## Extracted records
----
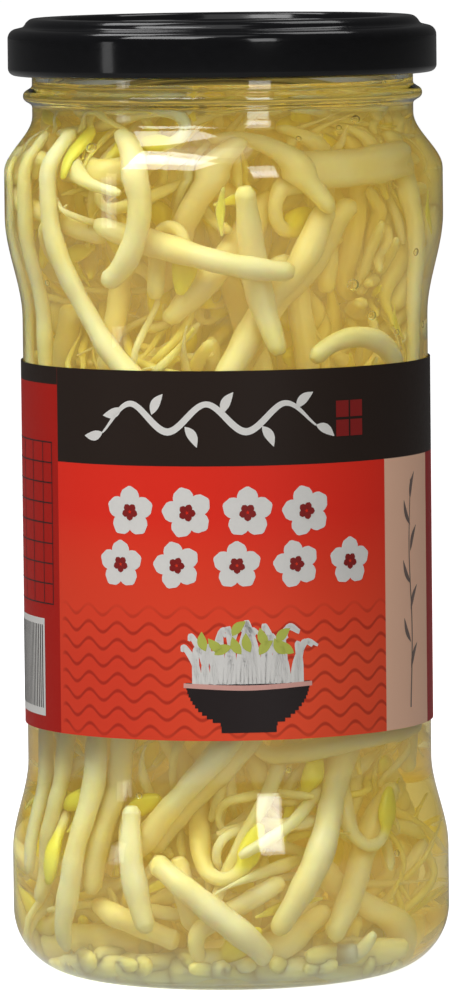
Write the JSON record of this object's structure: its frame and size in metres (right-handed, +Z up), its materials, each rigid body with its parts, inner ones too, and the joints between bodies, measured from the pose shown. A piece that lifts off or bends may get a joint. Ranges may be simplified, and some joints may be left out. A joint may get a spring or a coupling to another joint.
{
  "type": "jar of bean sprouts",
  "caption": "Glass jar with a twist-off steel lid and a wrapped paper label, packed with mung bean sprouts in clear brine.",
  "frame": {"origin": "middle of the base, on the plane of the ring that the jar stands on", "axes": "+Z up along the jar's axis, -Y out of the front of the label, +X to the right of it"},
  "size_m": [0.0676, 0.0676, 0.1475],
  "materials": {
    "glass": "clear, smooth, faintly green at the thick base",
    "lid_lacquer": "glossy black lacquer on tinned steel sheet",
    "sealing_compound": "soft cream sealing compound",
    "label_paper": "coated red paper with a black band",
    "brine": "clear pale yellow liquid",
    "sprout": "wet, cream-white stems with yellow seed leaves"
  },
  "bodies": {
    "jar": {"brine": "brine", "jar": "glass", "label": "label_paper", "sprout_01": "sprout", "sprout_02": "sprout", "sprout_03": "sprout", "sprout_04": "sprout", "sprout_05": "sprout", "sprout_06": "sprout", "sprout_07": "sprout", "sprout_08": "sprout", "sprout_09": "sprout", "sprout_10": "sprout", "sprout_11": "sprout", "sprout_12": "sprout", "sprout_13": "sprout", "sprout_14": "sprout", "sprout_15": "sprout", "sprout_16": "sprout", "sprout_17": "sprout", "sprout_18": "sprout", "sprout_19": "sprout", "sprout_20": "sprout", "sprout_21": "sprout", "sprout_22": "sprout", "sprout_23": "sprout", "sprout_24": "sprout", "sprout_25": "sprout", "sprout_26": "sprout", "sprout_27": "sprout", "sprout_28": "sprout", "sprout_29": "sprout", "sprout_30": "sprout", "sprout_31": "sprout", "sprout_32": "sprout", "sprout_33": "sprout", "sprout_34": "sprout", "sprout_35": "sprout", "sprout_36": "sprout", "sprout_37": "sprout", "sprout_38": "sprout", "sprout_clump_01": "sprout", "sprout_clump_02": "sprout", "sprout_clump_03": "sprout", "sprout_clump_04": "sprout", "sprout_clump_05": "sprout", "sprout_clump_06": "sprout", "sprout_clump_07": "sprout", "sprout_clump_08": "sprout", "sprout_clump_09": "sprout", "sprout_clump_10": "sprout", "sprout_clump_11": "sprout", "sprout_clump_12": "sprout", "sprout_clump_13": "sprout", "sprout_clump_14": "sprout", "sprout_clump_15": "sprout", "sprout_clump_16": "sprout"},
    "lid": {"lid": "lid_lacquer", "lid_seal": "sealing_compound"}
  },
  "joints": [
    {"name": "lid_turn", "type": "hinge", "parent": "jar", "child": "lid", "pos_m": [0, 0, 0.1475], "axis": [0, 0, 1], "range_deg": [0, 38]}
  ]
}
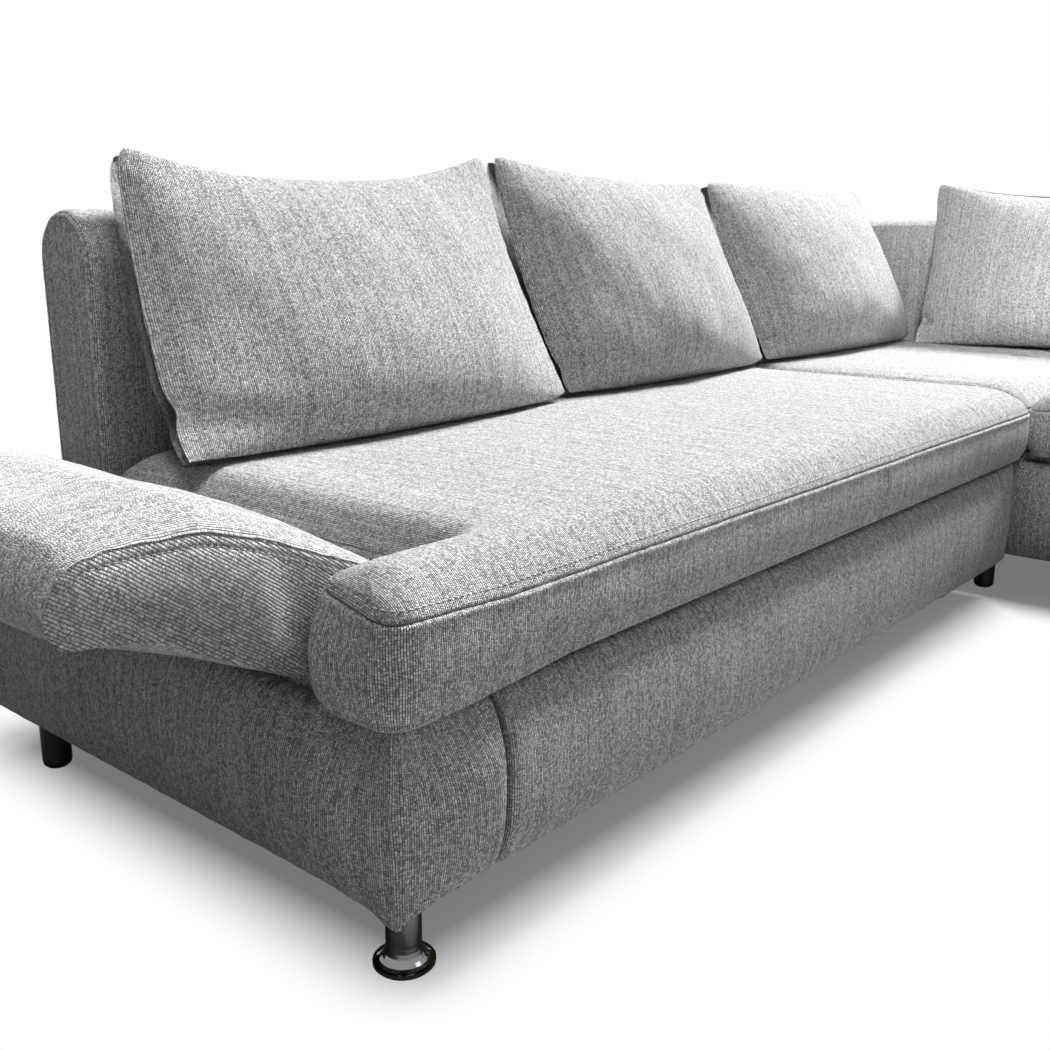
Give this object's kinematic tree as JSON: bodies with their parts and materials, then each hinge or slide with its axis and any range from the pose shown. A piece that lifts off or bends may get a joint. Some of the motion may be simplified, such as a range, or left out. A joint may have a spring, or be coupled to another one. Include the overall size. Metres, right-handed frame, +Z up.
----
## What you are asked to do
Your task is to extract all of the records exactly.

## Solved problem
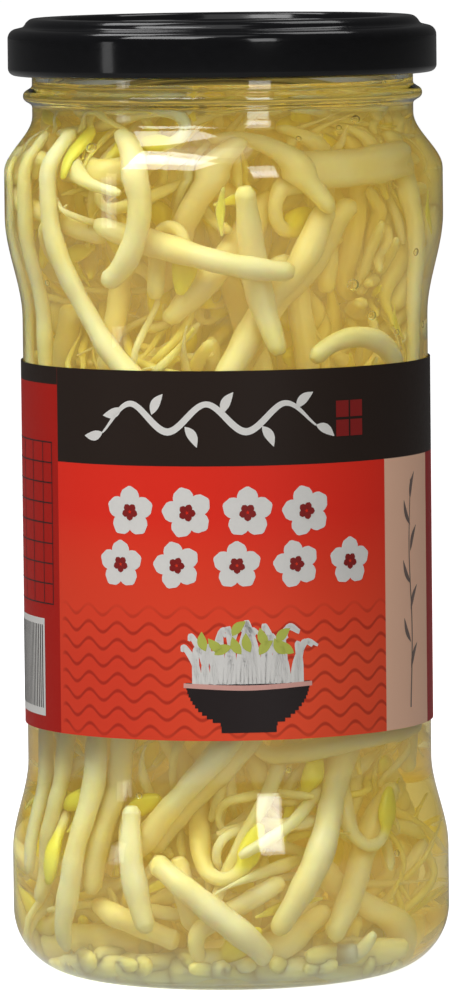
Write the JSON record of this object's structure: its frame and size in metres (right-handed, +Z up), its materials, each rigid body with its parts, inner ones too, and the joints between bodies, measured from the pose shown. A piece that lifts off or bends may get a joint. Ranges may be simplified, and some joints may be left out. A joint may get a spring or a coupling to another joint.
{
  "type": "jar of bean sprouts",
  "caption": "Glass jar with a twist-off steel lid and a wrapped paper label, packed with mung bean sprouts in clear brine.",
  "frame": {"origin": "middle of the base, on the plane of the ring that the jar stands on", "axes": "+Z up along the jar's axis, -Y out of the front of the label, +X to the right of it"},
  "size_m": [0.0676, 0.0676, 0.1475],
  "materials": {
    "glass": "clear, smooth, faintly green at the thick base",
    "lid_lacquer": "glossy black lacquer on tinned steel sheet",
    "sealing_compound": "soft cream sealing compound",
    "label_paper": "coated red paper with a black band",
    "brine": "clear pale yellow liquid",
    "sprout": "wet, cream-white stems with yellow seed leaves"
  },
  "bodies": {
    "jar": {"brine": "brine", "jar": "glass", "label": "label_paper", "sprout_01": "sprout", "sprout_02": "sprout", "sprout_03": "sprout", "sprout_04": "sprout", "sprout_05": "sprout", "sprout_06": "sprout", "sprout_07": "sprout", "sprout_08": "sprout", "sprout_09": "sprout", "sprout_10": "sprout", "sprout_11": "sprout", "sprout_12": "sprout", "sprout_13": "sprout", "sprout_14": "sprout", "sprout_15": "sprout", "sprout_16": "sprout", "sprout_17": "sprout", "sprout_18": "sprout", "sprout_19": "sprout", "sprout_20": "sprout", "sprout_21": "sprout", "sprout_22": "sprout", "sprout_23": "sprout", "sprout_24": "sprout", "sprout_25": "sprout", "sprout_26": "sprout", "sprout_27": "sprout", "sprout_28": "sprout", "sprout_29": "sprout", "sprout_30": "sprout", "sprout_31": "sprout", "sprout_32": "sprout", "sprout_33": "sprout", "sprout_34": "sprout", "sprout_35": "sprout", "sprout_36": "sprout", "sprout_37": "sprout", "sprout_38": "sprout", "sprout_clump_01": "sprout", "sprout_clump_02": "sprout", "sprout_clump_03": "sprout", "sprout_clump_04": "sprout", "sprout_clump_05": "sprout", "sprout_clump_06": "sprout", "sprout_clump_07": "sprout", "sprout_clump_08": "sprout", "sprout_clump_09": "sprout", "sprout_clump_10": "sprout", "sprout_clump_11": "sprout", "sprout_clump_12": "sprout", "sprout_clump_13": "sprout", "sprout_clump_14": "sprout", "sprout_clump_15": "sprout", "sprout_clump_16": "sprout"},
    "lid": {"lid": "lid_lacquer", "lid_seal": "sealing_compound"}
  },
  "joints": [
    {"name": "lid_turn", "type": "hinge", "parent": "jar", "child": "lid", "pos_m": [0, 0, 0.1475], "axis": [0, 0, 1], "range_deg": [0, 38]}
  ]
}
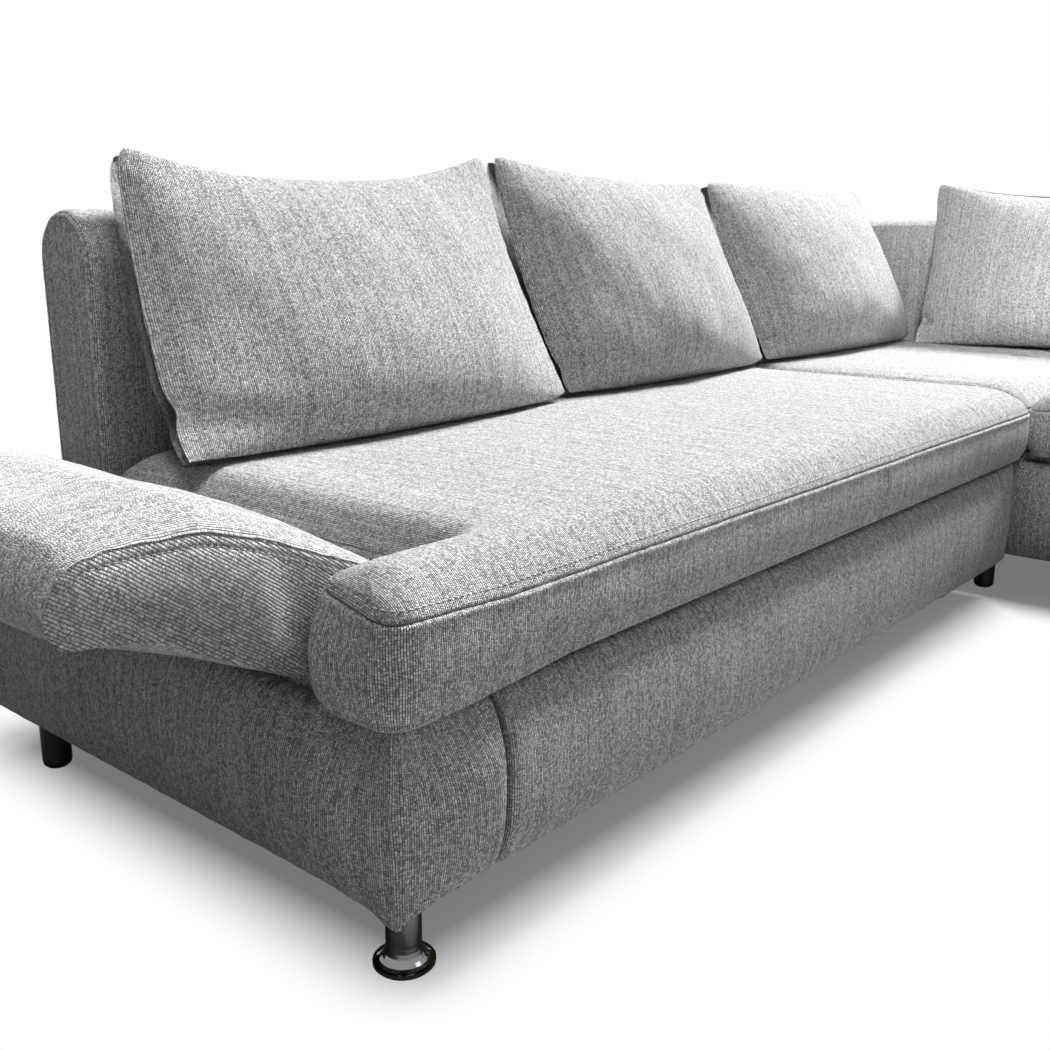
Give this object's kinematic tree as JSON: bodies with their parts and materials, then each hinge or slide with its axis and any range from the pose shown. A piece that lifts off or bends may get a joint. Some of the motion may be simplified, such as a range, or left out. A joint may have a spring, or be coupled to another one. Include the overall size. Metres, right-handed frame, +Z up.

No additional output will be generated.